PROBLEM STATEMENT
Return every line below in which "this" appears.

● ● ● ● ● ● ●

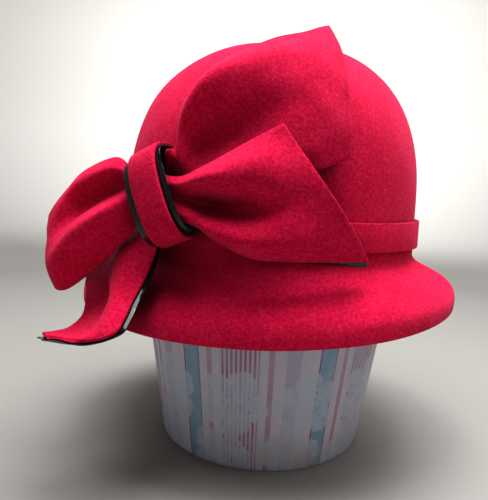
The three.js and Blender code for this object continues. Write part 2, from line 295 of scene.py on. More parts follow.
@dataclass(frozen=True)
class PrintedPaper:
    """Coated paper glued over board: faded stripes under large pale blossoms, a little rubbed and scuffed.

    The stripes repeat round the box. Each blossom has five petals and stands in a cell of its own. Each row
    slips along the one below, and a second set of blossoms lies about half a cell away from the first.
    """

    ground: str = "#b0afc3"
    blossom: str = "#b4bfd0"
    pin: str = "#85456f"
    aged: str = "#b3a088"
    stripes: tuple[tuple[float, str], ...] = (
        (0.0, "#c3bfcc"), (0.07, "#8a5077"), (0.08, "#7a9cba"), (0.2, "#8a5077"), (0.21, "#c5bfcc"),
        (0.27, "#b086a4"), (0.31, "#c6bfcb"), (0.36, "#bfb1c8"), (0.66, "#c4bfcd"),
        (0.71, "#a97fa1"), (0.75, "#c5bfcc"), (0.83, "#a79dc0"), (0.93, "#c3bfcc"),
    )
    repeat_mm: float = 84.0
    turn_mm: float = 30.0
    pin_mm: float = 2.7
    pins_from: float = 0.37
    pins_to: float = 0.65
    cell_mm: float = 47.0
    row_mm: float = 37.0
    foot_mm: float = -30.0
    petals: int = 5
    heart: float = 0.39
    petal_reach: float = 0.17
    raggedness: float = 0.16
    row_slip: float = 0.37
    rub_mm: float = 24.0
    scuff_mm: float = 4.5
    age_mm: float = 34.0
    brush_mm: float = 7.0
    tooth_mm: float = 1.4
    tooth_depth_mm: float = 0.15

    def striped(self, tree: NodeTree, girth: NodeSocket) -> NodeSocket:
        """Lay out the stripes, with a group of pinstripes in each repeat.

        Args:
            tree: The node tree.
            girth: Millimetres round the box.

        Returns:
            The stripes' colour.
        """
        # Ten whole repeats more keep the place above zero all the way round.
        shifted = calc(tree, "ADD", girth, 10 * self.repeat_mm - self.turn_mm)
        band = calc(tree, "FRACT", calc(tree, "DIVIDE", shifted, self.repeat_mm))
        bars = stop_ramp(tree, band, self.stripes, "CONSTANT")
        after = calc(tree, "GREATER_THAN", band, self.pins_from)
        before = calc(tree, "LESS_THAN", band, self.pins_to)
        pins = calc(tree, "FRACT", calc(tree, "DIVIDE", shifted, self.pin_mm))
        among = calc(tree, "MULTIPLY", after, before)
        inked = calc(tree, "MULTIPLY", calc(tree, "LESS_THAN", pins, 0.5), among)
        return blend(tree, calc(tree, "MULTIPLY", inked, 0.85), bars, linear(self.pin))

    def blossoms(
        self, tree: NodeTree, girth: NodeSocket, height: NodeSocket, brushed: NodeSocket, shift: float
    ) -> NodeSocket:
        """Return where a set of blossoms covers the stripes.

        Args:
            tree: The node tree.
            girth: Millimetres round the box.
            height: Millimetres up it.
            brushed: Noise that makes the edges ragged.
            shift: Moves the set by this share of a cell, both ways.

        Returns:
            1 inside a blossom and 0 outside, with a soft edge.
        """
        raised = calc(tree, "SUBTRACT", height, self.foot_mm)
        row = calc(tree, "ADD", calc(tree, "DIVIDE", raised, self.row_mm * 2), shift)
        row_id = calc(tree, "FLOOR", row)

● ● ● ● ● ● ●

COMPLETED TASK
The three.js and Blender code for this object continues. Write part 2, from line 295 of scene.py on. More parts follow.
            shift: Moves the set by this share of a cell, both ways.